Hugo Slabbert hugo at slabnet.com
Wed Nov 14 23:51:09 EST 2018


>This was all while talking about a data center redesign that we are 
>working on currently.  Replacing ToR VC EX4550’s connected LAG to ASR9K 
>with new dual QFX5120 leaf to single MX960, dual MPC7E-MRATE
>
>I think we will connect each QFX to each mpc7e card.  Is it best practice to not interconnect directly between the two QFX’s ? If so why not.

Glib answer: because then it's not spine & leaf anymore ;)

Less glib answer:

1. it's not needed and is suboptimal

Going with a basic 3-stage (2 layer) spine & leaf, each leaf is connected 
to each spine.  Connectivity between any two leafs is via any spine to 
which they are both connected.  Suppose you have 2 spines, spine1 and 
spine2, and, say, 10 leaf switches. If a given leaf loses its connection to 
spine1, it would then just reach all other leafs via spine2.
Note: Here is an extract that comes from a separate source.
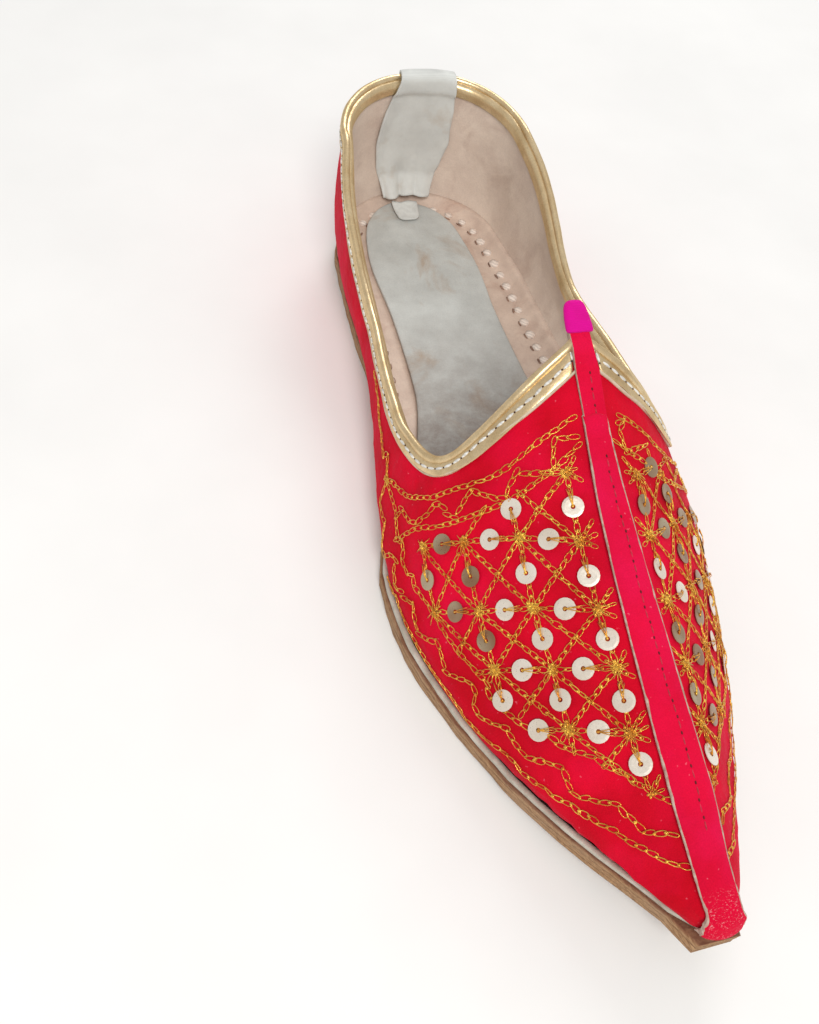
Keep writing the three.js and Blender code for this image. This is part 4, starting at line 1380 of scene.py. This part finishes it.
# %% Sequins, their ties and the whole embroidery
SEQUIN_LIFT, LOW_DOWN = 0.62, 38
discs = []
for hand, (s, down), towards in sequin_spots:
    place, normal = on_skin(hand, s, girth(hand, s) - down)
    goal, _ = on_skin(hand, towards[0], girth(hand, towards[0]) - towards[1])
    turn = frame_at(place + normal * SEQUIN_LIFT * MM, goal - place, normal) @ askew(0.13, "X") @ askew(0.13, "Y")
    # Sequins on the far side, and low down on this side, take the brown finish as painted shade and painted
    # reflection.
    dull = dice.random() < (0.65 if hand > 0 else 0.8 if down > LOW_DOWN else 0)
    discs.append((DISC, turn, int(dull)))
    for spread in (-0.16, 0.05, 0.2):
        tie = turn @ turned(spread, "Z") @ askew(0.06, "Z") @ shift(0, 0, 0.2)
        stitches.append((CROSSING, tie @ Matrix.Diagonal((dice.uniform(3.6, 4.6), 1, 1, 1)), 0))
    stitches.append((KNOT, turn @ shift(0.1, 0, 0.12), 0))
sequins = joined("sequins", discs, SEQUIN, SHADED_SEQUIN_METAL)
sequins.data.shade_flat()
joined("zari_embroidery_left", [part for part in stitches if part[1].translation.x < 0], ZARI)
joined("zari_embroidery_right", [part for part in stitches if part[1].translation.x >= 0], ZARI)

# %% [markdown]
# The shoe stands on a plain pale floor in soft studio light: a bright even surround, one large soft lamp in front
# and above, and a smaller one behind that draws the shine along the gold.

# %% Floor and light
bm = bmesh.new()
bmesh.ops.create_grid(bm, x_segments=2, y_segments=2, size=3)
floor_mesh = bpy.data.meshes.new("floor")
bm.to_mesh(floor_mesh)
bm.free()
floor = bpy.data.objects.new("floor", floor_mesh)
bpy.context.scene.collection.objects.link(floor)
paper, shader = material("pale_floor", Roughness=0.9, Specular_IOR_Level=0.1)
tone = ramp(paper, grain(paper, 60, detail=3), (0.3, (0.86, 0.86, 0.855)), (0.7, (0.9, 0.9, 0.895)))
wire(paper, tone, shader, "Base Color")
floor_mesh.materials.append(paper)

world = bpy.data.worlds.new("studio")
world.use_nodes = True
world.node_tree.nodes["Background"].inputs["Color"].default_value = (1.0, 0.99, 0.97, 1)
world.node_tree.nodes["Background"].inputs["Strength"].default_value = 0.55
bpy.context.scene.world = world


def lamp(name, place, aim, size, power, colour=(1, 1, 1)):
    data = bpy.data.lights.new(name, "AREA")
    data.shape, data.size, data.energy, data.color = "DISK", size, power, colour
    made = bpy.data.objects.new(name, data)
    bpy.context.scene.collection.objects.link(made)
    look = (Vector(aim) - Vector(place)).to_track_quat("-Z", "Y")
    made.matrix_world = Matrix.Translation(place) @ look.to_matrix().to_4x4()


lamp("key", (-0.2, -0.75, 0.95), (0, 0, 0.03), 0.45, 8.5, (1, 0.98, 0.95))
lamp("rear", (0.35, 0.75, 0.7), (0, 0.05, 0.05), 0.5, 3.0)
bpy.context.scene.view_settings.view_transform = "Standard"
print("floor and two lamps")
If you add a connection between two spines, you do create an alternate 
path, but it's also not an equal cost or optimal path.  If we're going 
simple least hops / shortest path, provided leaf1's connection to spine1 is 
lost, in theory leaf2 could reach leaf1 via:

leaf2 -> spine1 -> spine2 -> leaf1

...but that would be a longer path than just going via the remaining:

leaf2 -> spine2 -> leaf2

...path.  You could force it through the longer path, but why?

2. What's your oversub?

The pitch on spine & leaf networks is generally their high bandwith, high 
availability (lots of links), and low oversubscription ratios.  For the 
sake of illustration let's go away from chassis gear for spines to a 
simpler option like, say, 32x100G Tomahawk spines.  The spines there have 
capacity to connect 32x leaf switches at line rate.  Whatever connections 
the leaf switches have to the spines do not have any further oversub 
imposed within the spine layer.

Now you interconnect your spines.  How many of those 32x 100G ports are you 
going to dedicate to spine interconnect?  2 links?  If so, you've now 
dropped the capacity for 2x more leafs in your fabric (and however many 
compute nodes they were going to connect), and you're also only providing 
200G interconnect between spines for 3 Tbps of leaf connection capacity.  
Even if you ignore the less optimal path thing from above and try to 
intentionally force a fallback path on spine:leaf link failure to traverse 
your spine xconnect, you can impose up to 15:1 oversub in that scenario.

Or you could kill the oversub and carve out 16x of your 32x spine ports for 
spine interconnects.  But now you've shrunk your fabric significantly (can 
only support 16 leaf switches)...and you've done so unnecessarily because 
the redundancy model is for leafs to use their uplinks through spines 
directly rather than using inter-spine links.

3. >2 spines

What if we leaf1 loses its connection to spine2 and leafx loses its 
connection to spine1?  Have we not created a reachability problem?

      spine1     spine2
     /               \
   /                  \
leaf1              leafx

Why, yes we have.  The design solution here is either >1 links between each 
leaf & spine (cheating; blergh) or a greater number of spines.  What's your 
redundancy factor?  Augment the above to 4x spines and you've significantly 
shrunk your risk of creating connectivity islands.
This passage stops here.